The number 1407 does not refer to the number of samples, it refers to the steps per epoch. For example assume you have 1000 training samples. If you set the batch_size=100 then it takes 10 steps per epoch to go through your entire data set. If you did not specify a batch_size model.fit defaults it to 32. 45000/32=1406.25 so it rounds it up to 1407. 1407 X 32=45024 so for each epoch you go through your entire training set once plus 24 additional samples. For validation data it is best to go through the validation set only once per epoch. Therefore try to select the validation batch size such that validation_samples/validation_batch_size is an integer then specify that as the value of validation_steps in model.fit.
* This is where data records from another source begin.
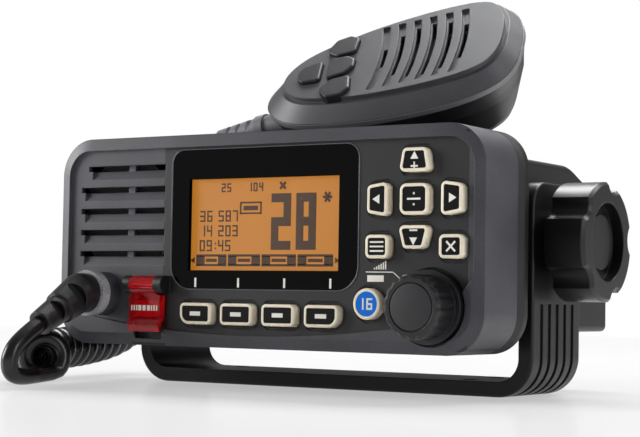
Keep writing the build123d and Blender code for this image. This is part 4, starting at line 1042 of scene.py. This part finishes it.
table_tree.links.new(table_mix.outputs[0], table_out.inputs["Surface"])
bpy.ops.mesh.primitive_plane_add(size=TABLE_SIZE, location=(0, 0, 0))
table = bpy.context.object
table.name = "table_top"
table.data.materials.append(table_white)

world = bpy.data.worlds.new("white room")
bpy.context.scene.world = world
world.use_nodes = True
world_tree = world.node_tree
room = world_tree.nodes["Background"]
room.inputs["Color"].default_value = linear("#ffffff")
room.inputs["Strength"].default_value = ROOM_LIGHT
backdrop = add(world_tree, "ShaderNodeBackground", inputs={"Color": linear("#ffffff"), "Strength": 1.0})
seen = add(world_tree, "ShaderNodeLightPath")
choose = add(
    world_tree,
    "ShaderNodeMixShader",
    inputs={"Fac": seen.outputs["Is Camera Ray"], 1: room.outputs[0], 2: backdrop.outputs[0]},
)
world_out = world_tree.nodes["World Output"]
world_tree.links.new(choose.outputs[0], world_out.inputs["Surface"])


def soft_box(name, place, target, width, height, power):
    """A rectangular lamp at a place, turned towards a target; power in watts."""
    bpy.ops.object.light_add(type="AREA", location=place)
    lamp = bpy.context.object
    lamp.name = name
    lamp.data.shape = "RECTANGLE"
    lamp.data.size = width
    lamp.data.size_y = height
    lamp.data.energy = power
    lamp.rotation_mode = "QUATERNION"
    lamp.rotation_quaternion = (Vector(target) - Vector(place)).to_track_quat("-Z", "Y")


soft_box("key_light", (-1.1, -0.5, 0.4), (0, 0, 0.05), width=0.5, height=0.6, power=12)
soft_box("side_light", (1.2, -0.2, 0.45), (0, 0, 0.05), width=0.3, height=0.8, power=4)
soft_box("top_light", (0.0, 0.55, 1.1), (0, 0, 0.08), width=1.2, height=0.5, power=26)

# The camera stands low in front of the radio's right corner.
CAMERA_AT = Vector((0.2965, -0.4783, 0.0284))
CAMERA_AZIMUTH = radians(32.87)
CAMERA_LIFT = radians(2.78)
CAMERA_ROLL = radians(0.97)
LENS = 95.13
level_ahead = Vector((-sin(CAMERA_AZIMUTH), cos(CAMERA_AZIMUTH), 0))
ahead = level_ahead * cos(CAMERA_LIFT) + Vector((0, 0, sin(CAMERA_LIFT)))
level_right = Vector((cos(CAMERA_AZIMUTH), sin(CAMERA_AZIMUTH), 0))
level_up = level_right.cross(ahead)
right = level_right * cos(CAMERA_ROLL) + level_up * sin(CAMERA_ROLL)
up = level_up * cos(CAMERA_ROLL) - level_right * sin(CAMERA_ROLL)
camera_data = bpy.data.cameras.new("camera")
camera_data.lens = LENS
camera_data.sensor_width = 36.0
camera_data.clip_start = 0.01
camera_data.clip_end = 100.0
camera = bpy.data.objects.new("camera", camera_data)
bpy.context.collection.objects.link(camera)
turned = Matrix((right, up, -ahead)).transposed().to_4x4()
camera.matrix_world = Matrix.Translation(CAMERA_AT) @ turned
bpy.context.scene.camera = camera
bpy.context.scene.view_settings.view_transform = "Standard"

bpy.context.view_layer.update()
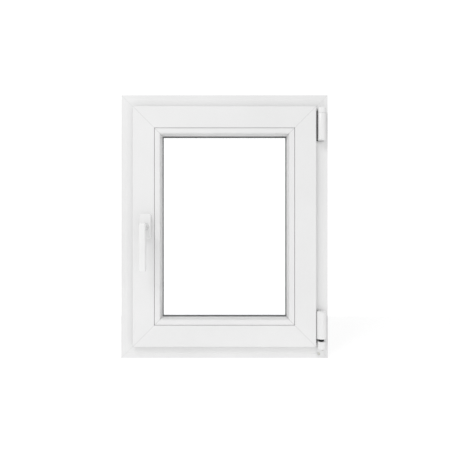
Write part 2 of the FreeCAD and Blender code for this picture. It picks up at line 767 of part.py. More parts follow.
def drive_pinion():
    """Pinion with a hub on each side and a square hole for the spindle."""
    body = new_body()
    pad(body, "XZ", [(0, 0, pitch_radius - dedendum)], *pinion_y)
    tooth_root = pitch_radius - dedendum - wall
    tooth = [(tooth_root, -root_half), (pitch_radius + addendum, -tip_half),
             (pitch_radius + addendum, tip_half), (tooth_root, root_half)]
    first = pad(body, "XZ", [tooth], *pinion_y)
    ring = body.newObject("PartDesign::PolarPattern", scrap_name("Teeth"))
    ring.Originals = [first]
    ring.Axis = (origin_plane(body, "Y_Axis"), [""])
    ring.Angle = 360
    bind(ring, "Occurrences", size("pinion_teeth"))
    body.Tip = ring
    doc.recompute()
    pad(body, "XZ", [(0, 0, hub_radius)], *case_depth_y)
    half = size("spindle_square") / 2 + size("fit_gap")
    square = [(-half, -half), (half, -half), (half, half), (-half, half)]
    pocket(body, "XZ", [square], case_depth_y[0] - 1, case_depth_y[1] + 1)
    bind(body, "Placement.Base.x", handle_x)
    bind(body, "Placement.Base.z", handle_z)
    return body


keep(gear_case(), "gear_case")
keep(drive_pinion(), "drive_pinion")

# The rods end clear of the corner drives at both ends of their travel.
leg = size("corner_leg")
corner_gap = size("corner_gap")
cam_setback = size("cam_setback")
left_rod_z = (side_bottom + leg + travel + corner_gap, side_top - leg - corner_gap)
top_rod_start = side_left + leg + travel + corner_gap
top_rod_x = (top_rod_start, top_rod_start + size("top_rod_length"))
bottom_rod_start = side_left + leg + corner_gap
bottom_rod_x = (bottom_rod_start, bottom_rod_start + size("bottom_rod_length") + travel)
left_cams = (left_rod_z[0] + cam_setback, left_rod_z[1] - cam_setback)
top_cams = (top_rod_x[0] + cam_setback,)
bottom_cams = (bottom_rod_x[0] + cam_setback, bottom_rod_x[1] - cam_setback)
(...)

Here is a handy little function that will determine the largest available batch size and number of steps where length is the number of samples in the data set, and b_max is the maximum batch size you will allow based on your memory capacity.

def get_bs(length,b_max):
    batch_size=sorted([int(length/n) for n in range(1,length+1) if length % n ==0 and length/n<=b_max],reverse=True)[0]  
    return batch_size,int(length/batch_size)
# example
batch_size, steps=get_bs(1000, 80)
print (batch_size, steps)
# results in  batch_size=50 and steps=20

This function is also useful to determine if length is a prime number because it will return a batch_size of 1 just make b_max=length-1.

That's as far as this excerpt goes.